SHORT TASK
Write out the material below again, unchanged.

⁂

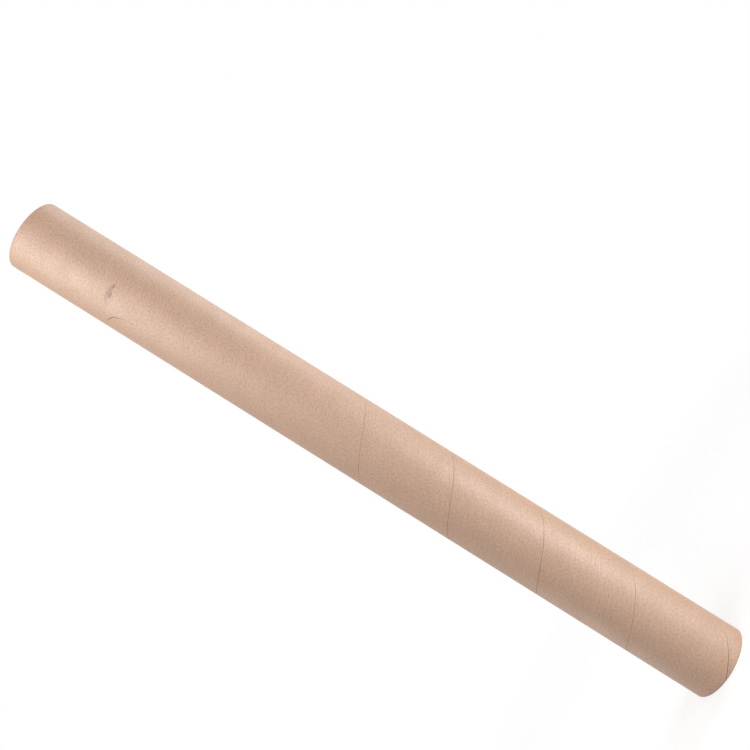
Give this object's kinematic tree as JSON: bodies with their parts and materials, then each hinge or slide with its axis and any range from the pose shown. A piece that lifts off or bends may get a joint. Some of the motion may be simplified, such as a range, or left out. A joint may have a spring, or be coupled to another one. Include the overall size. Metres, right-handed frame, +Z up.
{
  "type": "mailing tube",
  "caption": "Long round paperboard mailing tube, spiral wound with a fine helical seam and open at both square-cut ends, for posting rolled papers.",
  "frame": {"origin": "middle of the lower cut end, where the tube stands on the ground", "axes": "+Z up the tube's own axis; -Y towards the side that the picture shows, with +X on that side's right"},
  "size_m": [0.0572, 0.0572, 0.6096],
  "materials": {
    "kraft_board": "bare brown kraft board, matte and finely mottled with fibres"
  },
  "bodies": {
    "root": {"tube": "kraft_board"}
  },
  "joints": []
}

⁂

RESULT FOR THIS TASK
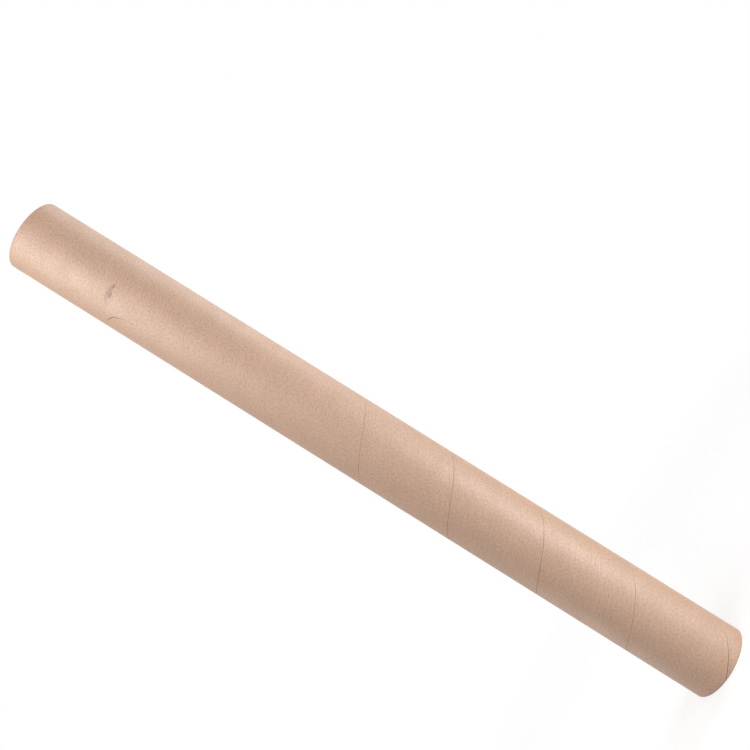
Give this object's kinematic tree as JSON: bodies with their parts and materials, then each hinge or slide with its axis and any range from the pose shown. A piece that lifts off or bends may get a joint. Some of the motion may be simplified, such as a range, or left out. A joint may have a spring, or be coupled to another one. Include the overall size. Metres, right-handed frame, +Z up.
{
  "type": "mailing tube",
  "caption": "Long round paperboard mailing tube, spiral wound with a fine helical seam and open at both square-cut ends, for posting rolled papers.",
  "frame": {"origin": "middle of the lower cut end, where the tube stands on the ground", "axes": "+Z up the tube's own axis; -Y towards the side that the picture shows, with +X on that side's right"},
  "size_m": [0.0572, 0.0572, 0.6096],
  "materials": {
    "kraft_board": "bare brown kraft board, matte and finely mottled with fibres"
  },
  "bodies": {
    "root": {"tube": "kraft_board"}
  },
  "joints": []
}